比起雨声,呜咽声明显还是太小了,尤克俭在车里和孟颂纠缠在一起的时候,他突然想起了今天白天他很好奇的一个问题,就是主角攻和主角受能一样吗?现在,他好像可以回答这个问题了,那确实不一样。
他玩着孟颂的耳朵,“可别留下痕迹,让崔觉看见就不好了。”尤克俭吸了口气,手搭在孟颂的肩膀上,孟颂听到这句话的时候还停了一下。
尤克俭睁眼看了看孟颂的脸,外面太过于昏暗,以至于尤克俭看不清孟颂的五官,这样刚刚好。尤克俭闻着孟颂身上的沐浴露的味道还交织着刚刚夜宵的味道,“洗澡了?”
“嗯。”孟颂在喘息声中,抽空回了尤克俭一句,“只是,黏得有点难受。”
“什么味道。”尤克俭的手放在孟颂的胸腔上,竖起手指在孟颂的身上画着圆圈。
“还能有什么味道。”孟颂也愣了一下,舔了一下嘴,又咽了一口口水下去。
“神经。”尤克俭没好气地用力了一下,孟颂弯了一下腰,手放在尤克俭的肚子上,“一天到晚都在想什么。”
尤克俭嘲讽地笑了笑孟颂,“想点正经的。嗯?”尤克俭用手指戳了戳孟颂的头,指甲挠了挠孟颂的脖子。

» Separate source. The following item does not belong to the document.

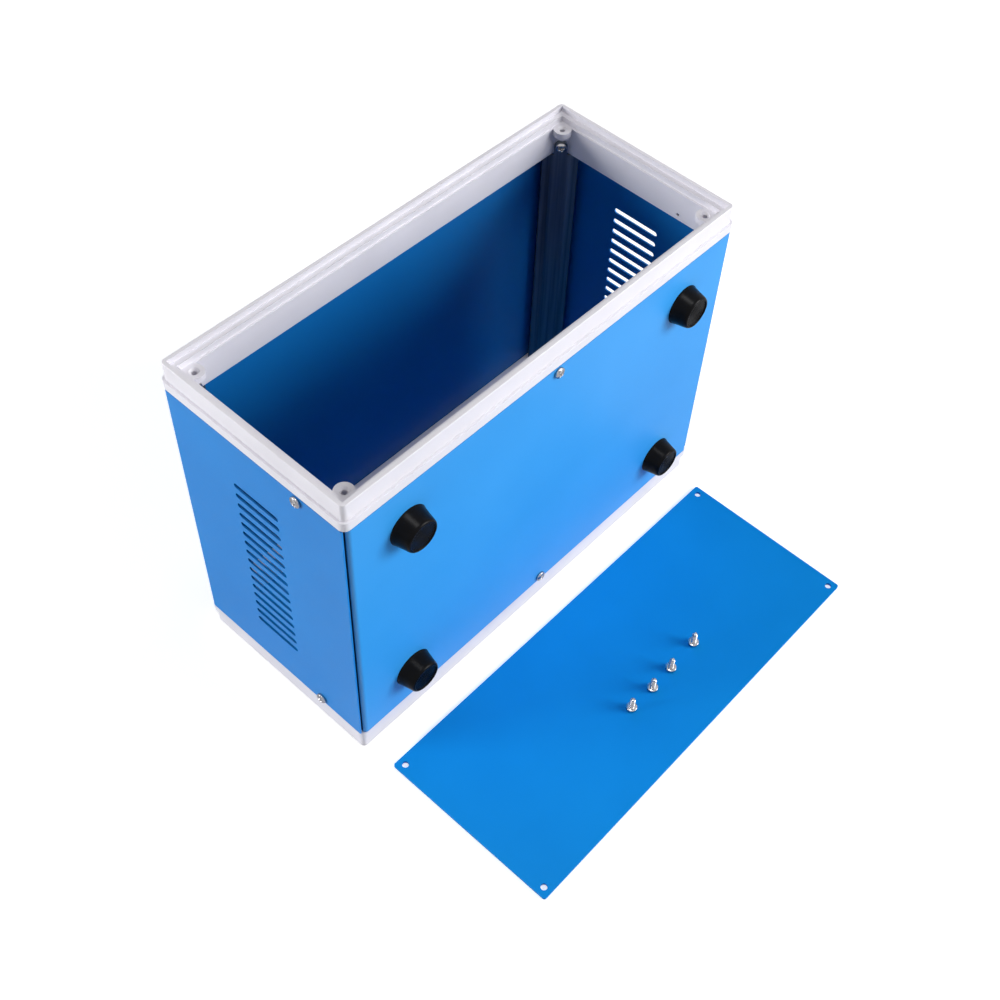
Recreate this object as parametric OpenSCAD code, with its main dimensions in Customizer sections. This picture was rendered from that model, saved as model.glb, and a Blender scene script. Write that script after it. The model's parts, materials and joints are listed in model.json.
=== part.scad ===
// Ventilated project box, standing on its rear frame with the open front upwards.
// Two moulded end frames hold a folded top cover, whose sides are slotted, and a bottom cover with
// four feet. Four bars tie the frames together at the corners. The rear panel is screwed in. The
// front panel is taken off and lies beside the box, with its four screws standing on it.
// X is the width of the case, Y its height in use (the top cover is at +Y), Z its depth.

/* [Case] */
// Width of the case over its frames
case_w = 250; // [190:1:320]
// Height of the case in use over its frames
case_h = 110; // [90:1:160]
// Depth of the case from the rear rim to the front rim
case_d = 190; // [140:1:260]
// Radius of the frames' upright corners
corner_r = 3.5; // [2.5:0.5:5]

/* [Frames] */
// Depth of the visible band, from the rim to the edges of the covers
band_d = 14.6; // [12:0.1:20]
// Depth from the rim to the step round the band
step_d = 9.7; // [6:0.1:11]
// Width of that step
step_w = 1.2; // [0.4:0.1:1.4]
// Width of the rim, with the rounding of its outer edge
rim_w = 2; // [1.6:0.1:3]
// Radius of that rounding
rim_round = 0.4; // [0.2:0.1:0.8]
// Depth of the first wall inside the rim
lip_d = 3; // [2:0.1:4]
// Width of the ledge behind the first wall
ledge_w = 2.7; // [2:0.1:3]
// Depth from the rim to the seat of the panel
seat_d = 6; // [5:0.1:7]
// Draft of the walls inside the frame, over their depth
wall_draft = 0.1; // [0.05:0.05:0.3]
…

“葡萄味的。”尤克俭的鼻子在孟颂的颈边闻来闻去和只小狗一样的时候,孟颂才知道尤克俭在说什么,他抬手捏着尤克俭的耳朵,微微挪开了一点尤克俭的头。
尤克俭弄得他痒痒的,让他有点矜持不住。
“不要弄在我的身上。”尤克俭看孟颂有点受不了,还是提醒了一下,“崔觉会闻到的。”
“呵。”孟颂冷笑了一声,“怎么?我就能看崔觉的痕迹吗?”孟颂有点喘不过气,也往后靠了靠。
“你说呢?嫂夫。”尤克俭语调打了个转,尾音绕了一圈,最后在舌尖吐出两个字,让孟颂有一种奇怪的背德感。
在这样一个雨天,这样一个狭窄的空间里,再加上青年这样一个近似调侃性的称呼,让他有点过于兴奋了。孟颂想靠近尤克俭,却被尤克俭的手挡住,“脏。”尤克俭嫌弃地用手推开孟颂的脸,结束了这个不太正当的行为。
“还在下雨。”尤克俭靠在车窗上,车窗都起雾了,虽然外面本来就看不见里面,但是还是有些太超出尤克俭的想象了,“几点了。”